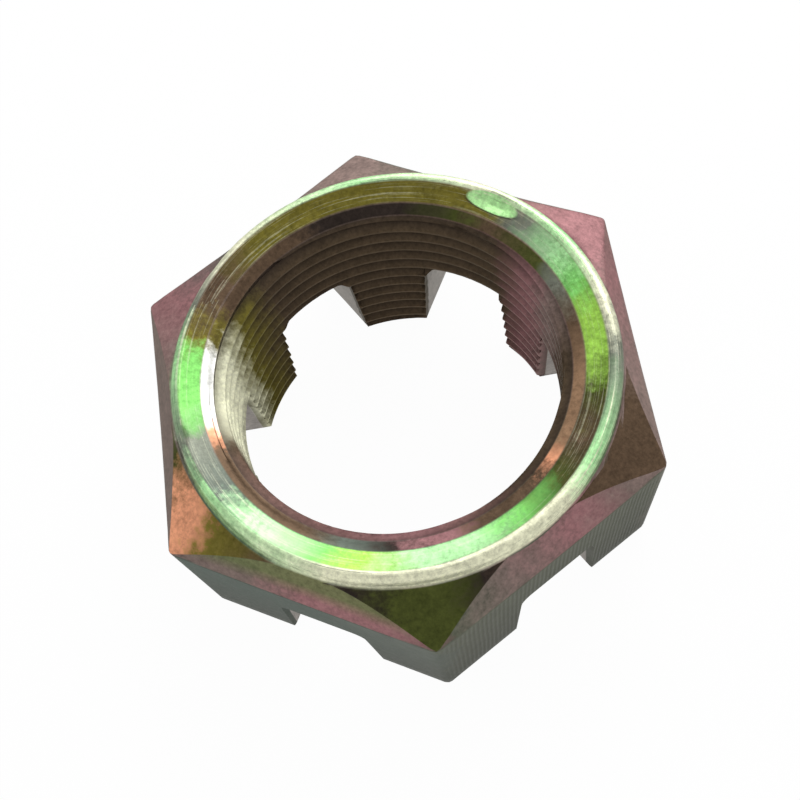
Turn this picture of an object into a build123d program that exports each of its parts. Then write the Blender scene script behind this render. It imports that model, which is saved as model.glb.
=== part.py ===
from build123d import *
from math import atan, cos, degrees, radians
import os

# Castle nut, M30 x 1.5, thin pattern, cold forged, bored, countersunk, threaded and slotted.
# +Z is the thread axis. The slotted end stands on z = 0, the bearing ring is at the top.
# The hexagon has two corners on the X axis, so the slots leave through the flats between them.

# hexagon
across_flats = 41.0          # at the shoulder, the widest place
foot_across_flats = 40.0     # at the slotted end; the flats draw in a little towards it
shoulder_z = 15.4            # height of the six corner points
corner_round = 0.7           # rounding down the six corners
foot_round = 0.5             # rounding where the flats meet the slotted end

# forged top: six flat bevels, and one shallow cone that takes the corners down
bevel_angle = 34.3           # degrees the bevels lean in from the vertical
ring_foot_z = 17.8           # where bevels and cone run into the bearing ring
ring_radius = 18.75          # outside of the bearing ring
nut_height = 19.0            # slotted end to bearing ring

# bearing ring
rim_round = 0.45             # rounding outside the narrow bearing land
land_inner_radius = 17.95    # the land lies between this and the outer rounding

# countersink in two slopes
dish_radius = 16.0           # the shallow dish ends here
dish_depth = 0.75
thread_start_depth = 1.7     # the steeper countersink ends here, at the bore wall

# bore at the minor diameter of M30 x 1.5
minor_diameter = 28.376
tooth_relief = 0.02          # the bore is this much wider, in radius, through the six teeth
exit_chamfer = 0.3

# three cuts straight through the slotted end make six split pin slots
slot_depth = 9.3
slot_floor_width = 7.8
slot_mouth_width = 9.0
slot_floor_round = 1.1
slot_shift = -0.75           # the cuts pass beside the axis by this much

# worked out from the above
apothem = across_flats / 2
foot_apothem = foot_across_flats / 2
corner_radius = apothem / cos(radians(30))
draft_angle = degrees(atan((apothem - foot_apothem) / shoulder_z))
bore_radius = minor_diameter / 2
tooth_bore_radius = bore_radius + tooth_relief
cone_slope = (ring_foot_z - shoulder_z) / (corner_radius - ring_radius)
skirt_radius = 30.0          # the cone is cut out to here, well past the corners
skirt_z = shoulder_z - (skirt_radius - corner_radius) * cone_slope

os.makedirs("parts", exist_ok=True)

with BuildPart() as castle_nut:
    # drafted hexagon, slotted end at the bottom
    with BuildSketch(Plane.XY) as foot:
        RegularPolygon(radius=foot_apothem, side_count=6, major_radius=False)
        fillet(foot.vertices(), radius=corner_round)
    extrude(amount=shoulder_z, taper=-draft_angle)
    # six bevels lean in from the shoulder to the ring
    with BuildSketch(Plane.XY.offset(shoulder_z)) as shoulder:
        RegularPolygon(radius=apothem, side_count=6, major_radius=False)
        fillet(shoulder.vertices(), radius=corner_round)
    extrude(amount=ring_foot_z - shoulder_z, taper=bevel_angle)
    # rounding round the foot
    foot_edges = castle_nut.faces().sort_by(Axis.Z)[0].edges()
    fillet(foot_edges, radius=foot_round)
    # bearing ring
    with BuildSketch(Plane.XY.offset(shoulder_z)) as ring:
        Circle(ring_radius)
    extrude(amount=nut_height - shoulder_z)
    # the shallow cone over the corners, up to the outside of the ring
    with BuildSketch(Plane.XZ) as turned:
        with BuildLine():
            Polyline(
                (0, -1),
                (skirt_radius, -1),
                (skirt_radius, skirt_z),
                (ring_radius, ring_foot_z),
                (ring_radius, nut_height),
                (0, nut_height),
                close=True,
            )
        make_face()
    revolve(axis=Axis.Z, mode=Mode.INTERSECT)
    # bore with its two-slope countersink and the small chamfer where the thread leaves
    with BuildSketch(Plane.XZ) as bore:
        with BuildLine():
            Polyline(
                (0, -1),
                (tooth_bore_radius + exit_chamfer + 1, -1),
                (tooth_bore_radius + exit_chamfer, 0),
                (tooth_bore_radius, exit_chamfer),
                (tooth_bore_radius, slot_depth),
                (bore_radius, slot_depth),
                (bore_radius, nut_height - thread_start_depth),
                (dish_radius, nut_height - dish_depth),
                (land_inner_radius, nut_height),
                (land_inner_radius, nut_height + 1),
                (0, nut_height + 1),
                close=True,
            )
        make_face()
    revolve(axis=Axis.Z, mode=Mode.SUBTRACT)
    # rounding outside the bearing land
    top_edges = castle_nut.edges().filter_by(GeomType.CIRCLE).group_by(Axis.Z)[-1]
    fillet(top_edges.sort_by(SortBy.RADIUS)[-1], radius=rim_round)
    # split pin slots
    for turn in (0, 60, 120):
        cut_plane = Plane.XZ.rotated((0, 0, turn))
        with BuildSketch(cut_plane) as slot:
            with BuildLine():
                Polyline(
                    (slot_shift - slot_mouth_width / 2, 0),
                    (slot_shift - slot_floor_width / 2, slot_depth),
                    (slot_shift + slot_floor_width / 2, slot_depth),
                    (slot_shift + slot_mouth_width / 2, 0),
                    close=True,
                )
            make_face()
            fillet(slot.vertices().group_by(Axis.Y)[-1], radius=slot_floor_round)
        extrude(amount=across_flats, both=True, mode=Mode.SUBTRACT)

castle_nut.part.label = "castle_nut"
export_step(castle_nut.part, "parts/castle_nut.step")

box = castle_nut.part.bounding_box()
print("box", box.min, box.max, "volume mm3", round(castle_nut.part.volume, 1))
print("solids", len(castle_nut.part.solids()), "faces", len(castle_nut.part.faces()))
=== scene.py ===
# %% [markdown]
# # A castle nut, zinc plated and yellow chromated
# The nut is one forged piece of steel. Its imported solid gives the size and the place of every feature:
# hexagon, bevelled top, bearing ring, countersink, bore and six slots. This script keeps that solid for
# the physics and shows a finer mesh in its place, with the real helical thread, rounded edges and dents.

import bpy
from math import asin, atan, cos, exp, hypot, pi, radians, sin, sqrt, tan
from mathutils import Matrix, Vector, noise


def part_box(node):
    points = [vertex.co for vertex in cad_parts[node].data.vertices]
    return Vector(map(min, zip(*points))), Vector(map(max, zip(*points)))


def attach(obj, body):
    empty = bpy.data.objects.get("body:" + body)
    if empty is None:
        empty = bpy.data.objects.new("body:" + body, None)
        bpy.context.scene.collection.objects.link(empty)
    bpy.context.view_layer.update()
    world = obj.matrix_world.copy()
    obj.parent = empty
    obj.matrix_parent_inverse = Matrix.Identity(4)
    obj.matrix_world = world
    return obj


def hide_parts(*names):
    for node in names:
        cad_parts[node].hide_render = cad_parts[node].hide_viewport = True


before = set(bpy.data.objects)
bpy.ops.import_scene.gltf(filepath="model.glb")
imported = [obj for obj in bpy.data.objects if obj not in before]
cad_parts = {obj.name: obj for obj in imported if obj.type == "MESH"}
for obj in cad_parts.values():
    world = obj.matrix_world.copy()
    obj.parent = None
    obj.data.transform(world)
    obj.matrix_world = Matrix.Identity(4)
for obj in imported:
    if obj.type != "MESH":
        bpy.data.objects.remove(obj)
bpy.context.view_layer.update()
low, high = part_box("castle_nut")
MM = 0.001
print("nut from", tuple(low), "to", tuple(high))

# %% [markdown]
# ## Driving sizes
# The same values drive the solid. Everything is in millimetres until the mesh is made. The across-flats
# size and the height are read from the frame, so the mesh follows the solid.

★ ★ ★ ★

Of the lines above, copy each that contains "Vector".

from mathutils import Matrix, Vector, noise
    return Vector(map(min, zip(*points))), Vector(map(max, zip(*points)))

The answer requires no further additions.